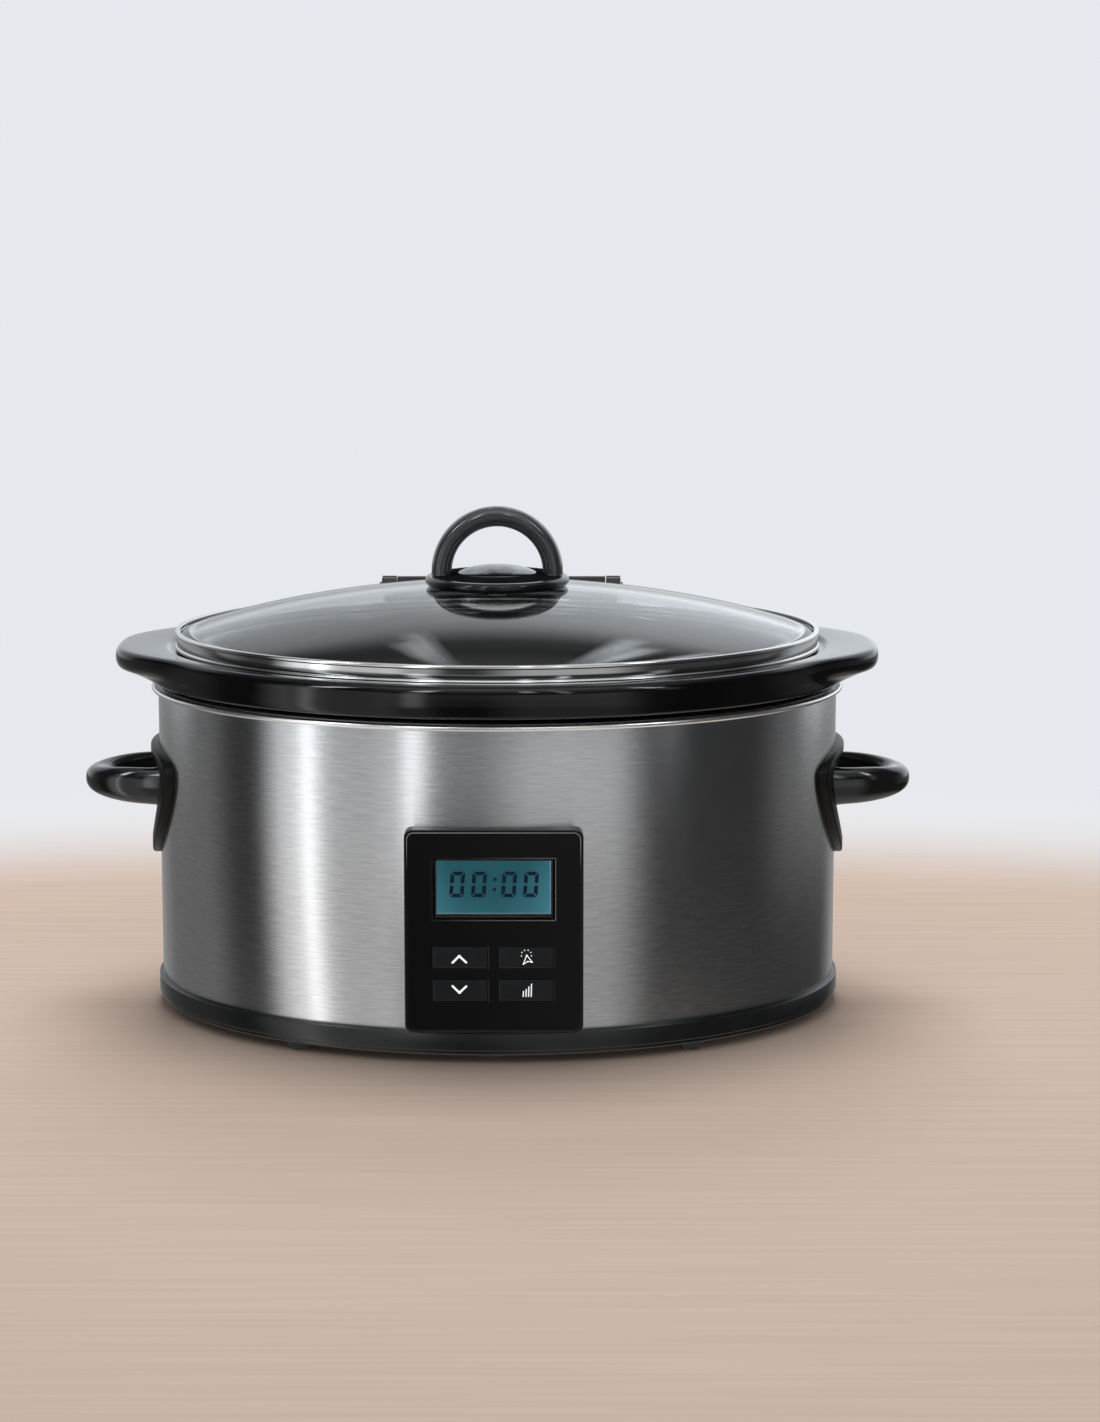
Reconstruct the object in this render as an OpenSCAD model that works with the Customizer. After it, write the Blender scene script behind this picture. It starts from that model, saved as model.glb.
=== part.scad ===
// Oval slow cooker with a hinged glass lid, lift-out crock and a flat control panel.
// Millimetres, +Z up, front towards -Y. The table is z = 0.

/* [Node] */
// Piece to draw, or all of them

/* [Body] */
// Half width of the oval steel shell
shell_a = 177.5; // [120:0.5:240]
// Half depth of the oval steel shell
shell_b = 138.5; // [90:0.5:200]
// Height of the shell's lower edge above the table
shell_z0 = 16.4; // [10:0.2:40]
// Height of the shell itself
shell_h = 151.6; // [90:0.2:220]
// Thickness of the shell sheet
sheet_t = 0.8; // [0.5:0.1:2]
// How far the rolled rim stands out from the shell
rim_out = 3.4; // [1:0.2:6]
// Height of the rolled rim
rim_h = 2.8; // [1.5:0.1:6]
// Height of the feet under the base ring
foot_h = 5; // [2:0.5:15]
// How far the feet's centres lie inside the shell's outline
foot_in = 6.6; // [4:0.1:12]
// Direction of the feet from the body's centre, in degrees from the width
foot_t = 54.6; // [30:0.2:65]

/* [Heating well] */
// Space between the outline of the shell and the inside of the heating well
well_in = 16.5; // [12:0.5:24]
// Height of the heating well's floor above the shell's lower edge
well_up = 29.6; // [24:0.2:50]
// Thickness of the heating band
band_t = 3; // [1:0.5:6]
// Height of the heating band
band_h = 38; // [10:1:80]

/* [Crock] */
// Height of the crock's flange
flange_h = 19.6; // [15:0.2:30]
// How far a wing of the crock reaches past the shell
wing_out = 22.8; // [18:0.2:40]
// How far the crock's lip reaches past the shell, front and back
lip_out = 7; // [4:0.5:12]
// Space between the well and the lower wall of the crock
crock_in = 12.6; // [6:0.2:20]
// Thickness of the crock's wall
crock_wall = 8.9; // [5:0.1:12]
// Depth of the seat that the lid lies in
seat_drop = 2.3; // [0.5:0.1:6]
// Clearance between the crock and the body under it
crock_gap = 0.3; // [0.1:0.1:1]
// Points around each ring of the crock
crock_n = 96; // [48:24:144]

/* [Lid] */
// How far the lid's end lies inside the shell's outline
lid_in_x = 9.2; // [6:0.1:14]
// How far the lid's front lies inside the shell's outline
lid_in_y = 8.2; // [6:0.1:14]
// Height of the steel lid band
lid_h = 9.3; // [6:0.1:14]
// Height of the seal under the band
seal_h = 0.5; // [0.3:0.1:2]
// Rise of the glass dome above its edge
dome_h = 25; // [10:0.5:60]
// Thickness of the glass
glass_t = 4; // [3:0.5:8]
// Gap between the lid's seal and the crock
lid_gap = 0.3; // [0.1:0.1:1]

/* [Knob] */
// Radius of the knob's round base
knob_r = 37.6; // [20:0.2:60]
// Outer radius of the knob's arch
arch_r = 34.3; // [15:0.1:55]
// Width of the arch's band seen from the front
arch_w = 10.6; // [4:0.1:20]
// Depth of the arch front to back
arch_d = 14; // [6:0.5:30]
// Height of the arch's legs
arch_leg = 3.6; // [1:0.1:12]
// Diameter of the knob's screw
knob_screw_d = 5; // [3:0.5:8]

/* [Lid hinge] */
// Hinge axis behind the crock's lip
hinge_back = 12.5; // [10:0.5:25]
// Hinge axis below the top of the lid's band
hinge_drop = 0.8; // [0:0.1:4]
// Diameter of the hinge pin
pin_d = 4; // [2:0.1:8]
// Radial clearance of the pin in the barrel and in the ears
pin_gap = 0.08; // [0.02:0.01:0.1]
// Outer face of the hinge ears
ear_x1 = 67.5; // [40:0.5:90]
// Thickness of each hinge ear
ear_t = 8; // [4:0.5:15]
// Radius of the ears' round tops
ear_r = 8; // [5:0.5:12]
// Radius of the lid's hinge barrel
barrel_r = 6.3; // [4:0.1:10]

/* [Control panel] */
// Width of the control panel
panel_w = 87.8; // [50:0.2:140]
// Bottom of the control panel above the shell's lower edge
panel_up = 1.5; // [0.5:0.1:20]
// Height of the control panel
panel_h = 101.7; // [85:0.1:120]
// How far the panel stands out from the shell
panel_out = 5.5; // [4:0.5:12]
// Corner radius of the panel
panel_r = 4; // [1:0.5:12]
// Width of the narrow bezel around the lens
bezel = 1.5; // [0.8:0.1:4]
// Thickness of the lens plate
lens_t = 1.5; // [1:0.1:3]
// Width of the display window
window_w = 60.4; // [30:0.2:80]
// Height of the display window
window_h = 31; // [20:0.2:40]
// Top of the display window below the panel's top
window_drop = 14.2; // [8:0.1:20]
// Width of a push button
button_w = 26.9; // [10:0.1:36]
// Height of a push button
button_h = 10.6; // [5:0.1:14]
// Spacing of the button columns, centre to centre
button_dx = 32.4; // [28:0.1:42]
// Centre of the lower button row above the panel's bottom
button_up0 = 21.2; // [12:0.1:30]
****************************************
* TO BE DONE:
Return exactly, please, the lines of the material from the first one down to and including the line where "table is z = 0." appears.

* RESPONSE:
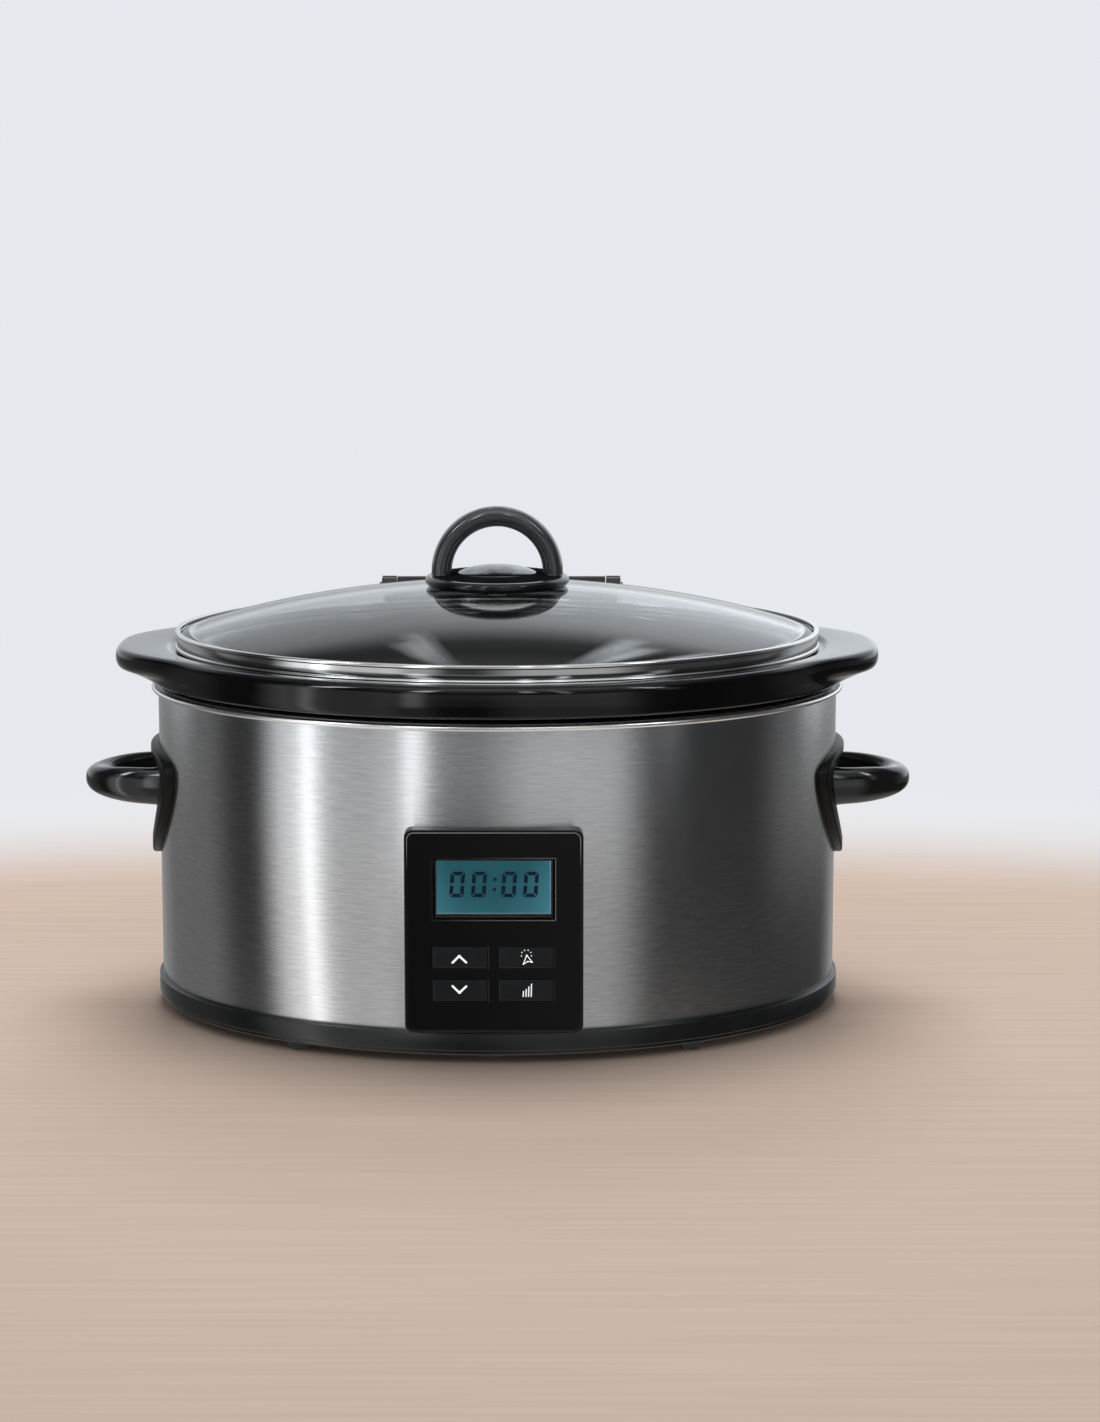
Reconstruct the object in this render as an OpenSCAD model that works with the Customizer. After it, write the Blender scene script behind this picture. It starts from that model, saved as model.glb.
=== part.scad ===
// Oval slow cooker with a hinged glass lid, lift-out crock and a flat control panel.
// Millimetres, +Z up, front towards -Y. The table is z = 0.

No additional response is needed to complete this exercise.